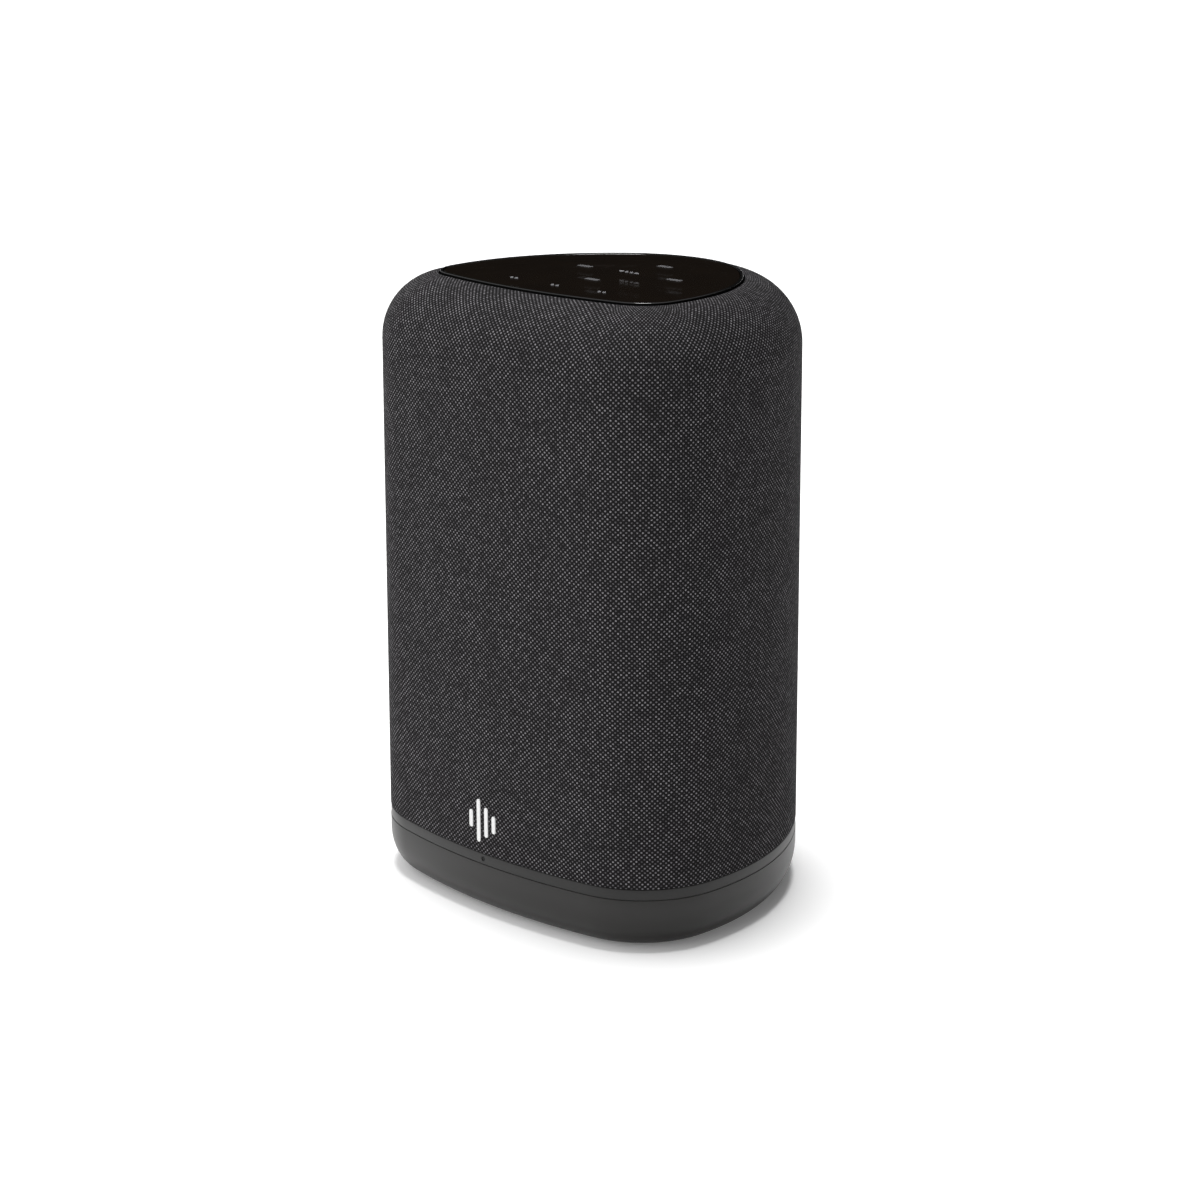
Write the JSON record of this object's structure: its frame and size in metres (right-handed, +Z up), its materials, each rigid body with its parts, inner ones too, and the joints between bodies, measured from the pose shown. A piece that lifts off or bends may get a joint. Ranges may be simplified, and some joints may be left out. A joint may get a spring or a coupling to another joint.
{
  "type": "smart speaker",
  "caption": "Compact fabric-wrapped wireless speaker with a glossy touch panel on top, a matt base and a connector recess at the back.",
  "frame": {"origin": "bottom face of the foot pad, under the middle of the body's width and depth", "axes": "+Z up, front faces -Y, +X to the right of the front view"},
  "size_m": [0.125, 0.111, 0.183],
  "materials": {
    "fabric": "woven",
    "black_plastic": "matt",
    "base_plastic": "fine matt",
    "smoked_panel": "polished",
    "panel_rim": "satin",
    "light_guide": "frosted",
    "badge_white": "satin",
    "foot_rubber": "matt",
    "brass": "turned",
    "screw_steel": "black zinc",
    "soft_steel": "zinc plated",
    "ferrite": "ground",
    "cabinet_plastic": "ribbed matt",
    "foam_rubber": "foam",
    "basket_steel": "black powder coat",
    "cone_pulp": "felted",
    "surround_rubber": "satin",
    "spider_cloth": "impregnated",
    "copper": "enamelled",
    "dome_silk": "doped",
    "circuit_board": "solder mask",
    "chip_black": "moulded",
    "aluminium": "extruded",
    "capacitor_sleeve": "shrunk",
    "port_steel": "nickel",
    "lead_jacket": "smooth",
    "ribbon_film": "film"
  },
  "bodies": {
    "speaker": {"foot_pad": "foot_rubber", "base_pan": "base_plastic", "base_ring": "base_plastic", "status_lens": "light_guide", "thread_insert": "brass", "base_screws": "screw_steel", "grille_frame": "black_plastic", "front_badge": "badge_white", "fabric_cover": "fabric", "panel_frame": "panel_rim", "top_panel": "smoked_panel", "touch_board": "circuit_board", "touch_light_guides": "light_guide", "panel_screws": "screw_steel", "cabinet_front": "cabinet_plastic", "cabinet_rear": "cabinet_plastic", "cabinet_gasket": "foam_rubber", "cabinet_screws": "screw_steel", "reflex_port": "cabinet_plastic", "woofer_gasket": "foam_rubber", "woofer_frame": "basket_steel", "woofer_top_plate": "soft_steel", "woofer_magnet": "ferrite", "woofer_pole_plate": "soft_steel", "woofer_surround": "surround_rubber", "woofer_spider": "spider_cloth", "woofer_terminals": "circuit_board", "driver_screws": "screw_steel", "tweeter_faceplate": "black_plastic", "tweeter_magnet": "soft_steel", "power_board": "circuit_board", "transformer_core": "ferrite", "transformer_winding": "copper", "capacitors": "capacitor_sleeve", "main_board": "circuit_board", "board_screws": "screw_steel", "processor_chips": "chip_black", "shield_can": "soft_steel", "amplifier_heat_sink": "aluminium", "board_connectors": "chip_black", "lead_grommet": "foam_rubber", "speaker_leads": "lead_jacket", "power_leads": "lead_jacket", "touch_ribbon": "ribbon_film", "antennas": "circuit_board", "io_panel": "black_plastic", "ethernet_jack": "black_plastic", "ethernet_contacts": "brass", "usb_port": "port_steel", "usb_tongue": "black_plastic", "audio_jack": "black_plastic", "power_inlet": "black_plastic", "power_inlet_pins": "port_steel", "button_switch": "chip_black"},
    "woofer_diaphragm": {"woofer_cone": "cone_pulp", "woofer_dust_cap": "cone_pulp", "woofer_voice_coil": "copper"},
    "tweeter_diaphragm": {"tweeter_dome": "dome_silk", "tweeter_voice_coil": "copper"},
    "pairing_key": {"pairing_button": "black_plastic"}
  },
  "joints": [
    {"name": "woofer_stroke", "type": "slide", "parent": "speaker", "child": "woofer_diaphragm", "axis": [0, -1, 0], "range_m": [-0.004, 0.004], "stiffness_N_per_m": 1500, "deforming": ["woofer_surround", "woofer_spider"]},
    {"name": "tweeter_stroke", "type": "slide", "parent": "speaker", "child": "tweeter_diaphragm", "axis": [0, -1, 0], "range_m": [-0.0003, 0.0003], "stiffness_N_per_m": 5000},
    {"name": "pairing_press", "type": "slide", "parent": "speaker", "child": "pairing_key", "axis": [0, -1, 0], "range_m": [0, 0.0004], "stiffness_N_per_m": 1500}
  ]
}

### WRITTEN TASK
Repeat the preceding lines exactly, please, every one of them.

### OUTPUT OF THE EXERCISE
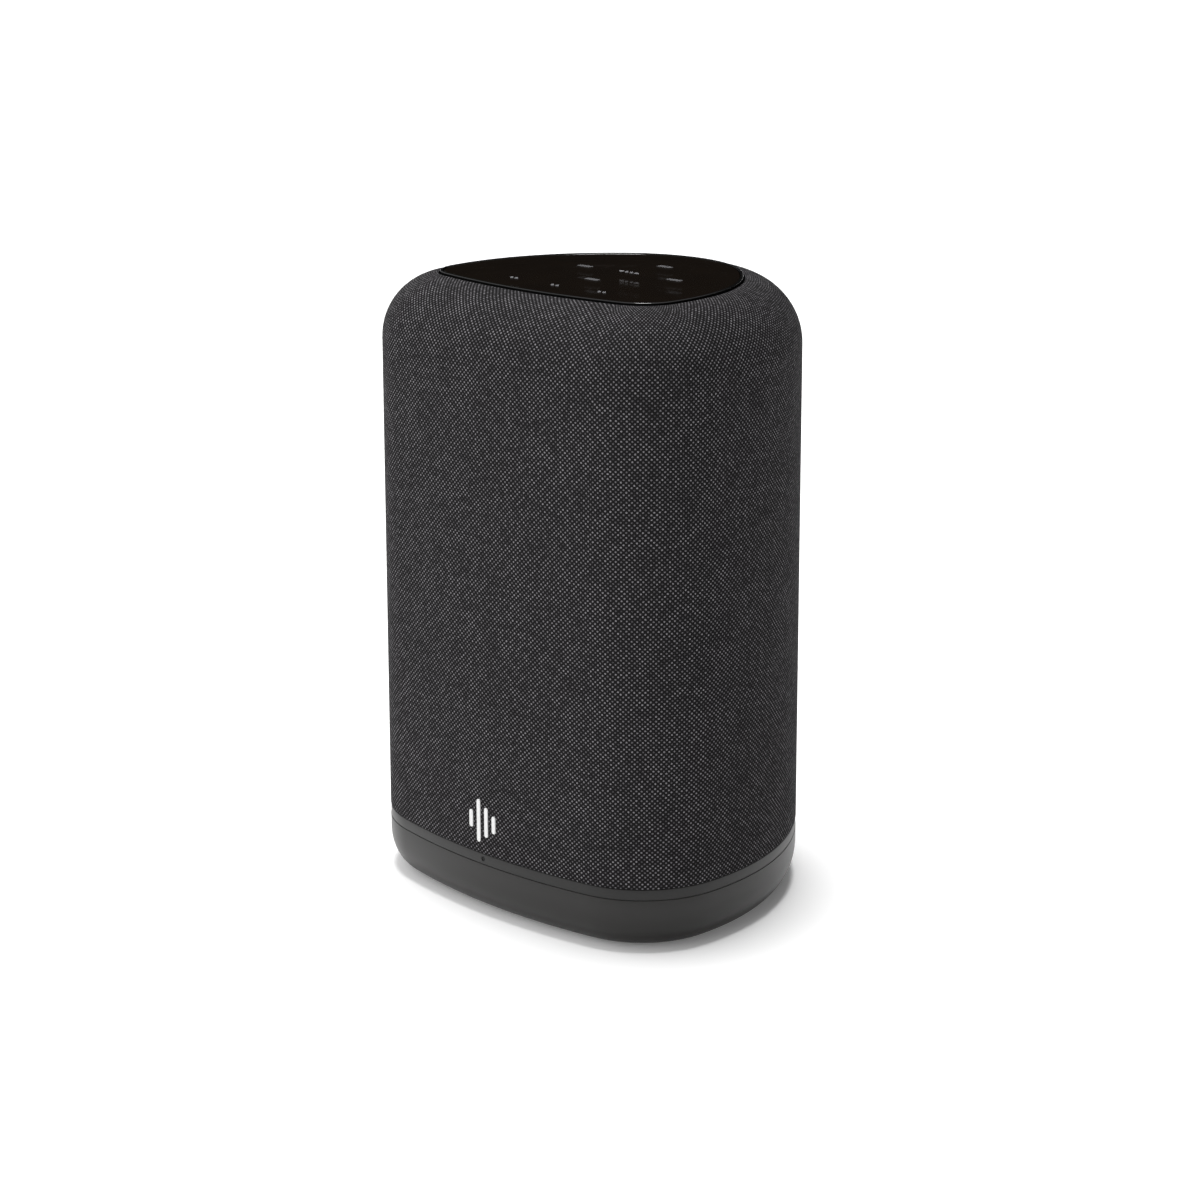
Write the JSON record of this object's structure: its frame and size in metres (right-handed, +Z up), its materials, each rigid body with its parts, inner ones too, and the joints between bodies, measured from the pose shown. A piece that lifts off or bends may get a joint. Ranges may be simplified, and some joints may be left out. A joint may get a spring or a coupling to another joint.
{
  "type": "smart speaker",
  "caption": "Compact fabric-wrapped wireless speaker with a glossy touch panel on top, a matt base and a connector recess at the back.",
  "frame": {"origin": "bottom face of the foot pad, under the middle of the body's width and depth", "axes": "+Z up, front faces -Y, +X to the right of the front view"},
  "size_m": [0.125, 0.111, 0.183],
  "materials": {
    "fabric": "woven",
    "black_plastic": "matt",
    "base_plastic": "fine matt",
    "smoked_panel": "polished",
    "panel_rim": "satin",
    "light_guide": "frosted",
    "badge_white": "satin",
    "foot_rubber": "matt",
    "brass": "turned",
    "screw_steel": "black zinc",
    "soft_steel": "zinc plated",
    "ferrite": "ground",
    "cabinet_plastic": "ribbed matt",
    "foam_rubber": "foam",
    "basket_steel": "black powder coat",
    "cone_pulp": "felted",
    "surround_rubber": "satin",
    "spider_cloth": "impregnated",
    "copper": "enamelled",
    "dome_silk": "doped",
    "circuit_board": "solder mask",
    "chip_black": "moulded",
    "aluminium": "extruded",
    "capacitor_sleeve": "shrunk",
    "port_steel": "nickel",
    "lead_jacket": "smooth",
    "ribbon_film": "film"
  },
  "bodies": {
    "speaker": {"foot_pad": "foot_rubber", "base_pan": "base_plastic", "base_ring": "base_plastic", "status_lens": "light_guide", "thread_insert": "brass", "base_screws": "screw_steel", "grille_frame": "black_plastic", "front_badge": "badge_white", "fabric_cover": "fabric", "panel_frame": "panel_rim", "top_panel": "smoked_panel", "touch_board": "circuit_board", "touch_light_guides": "light_guide", "panel_screws": "screw_steel", "cabinet_front": "cabinet_plastic", "cabinet_rear": "cabinet_plastic", "cabinet_gasket": "foam_rubber", "cabinet_screws": "screw_steel", "reflex_port": "cabinet_plastic", "woofer_gasket": "foam_rubber", "woofer_frame": "basket_steel", "woofer_top_plate": "soft_steel", "woofer_magnet": "ferrite", "woofer_pole_plate": "soft_steel", "woofer_surround": "surround_rubber", "woofer_spider": "spider_cloth", "woofer_terminals": "circuit_board", "driver_screws": "screw_steel", "tweeter_faceplate": "black_plastic", "tweeter_magnet": "soft_steel", "power_board": "circuit_board", "transformer_core": "ferrite", "transformer_winding": "copper", "capacitors": "capacitor_sleeve", "main_board": "circuit_board", "board_screws": "screw_steel", "processor_chips": "chip_black", "shield_can": "soft_steel", "amplifier_heat_sink": "aluminium", "board_connectors": "chip_black", "lead_grommet": "foam_rubber", "speaker_leads": "lead_jacket", "power_leads": "lead_jacket", "touch_ribbon": "ribbon_film", "antennas": "circuit_board", "io_panel": "black_plastic", "ethernet_jack": "black_plastic", "ethernet_contacts": "brass", "usb_port": "port_steel", "usb_tongue": "black_plastic", "audio_jack": "black_plastic", "power_inlet": "black_plastic", "power_inlet_pins": "port_steel", "button_switch": "chip_black"},
    "woofer_diaphragm": {"woofer_cone": "cone_pulp", "woofer_dust_cap": "cone_pulp", "woofer_voice_coil": "copper"},
    "tweeter_diaphragm": {"tweeter_dome": "dome_silk", "tweeter_voice_coil": "copper"},
    "pairing_key": {"pairing_button": "black_plastic"}
  },
  "joints": [
    {"name": "woofer_stroke", "type": "slide", "parent": "speaker", "child": "woofer_diaphragm", "axis": [0, -1, 0], "range_m": [-0.004, 0.004], "stiffness_N_per_m": 1500, "deforming": ["woofer_surround", "woofer_spider"]},
    {"name": "tweeter_stroke", "type": "slide", "parent": "speaker", "child": "tweeter_diaphragm", "axis": [0, -1, 0], "range_m": [-0.0003, 0.0003], "stiffness_N_per_m": 5000},
    {"name": "pairing_press", "type": "slide", "parent": "speaker", "child": "pairing_key", "axis": [0, -1, 0], "range_m": [0, 0.0004], "stiffness_N_per_m": 1500}
  ]
}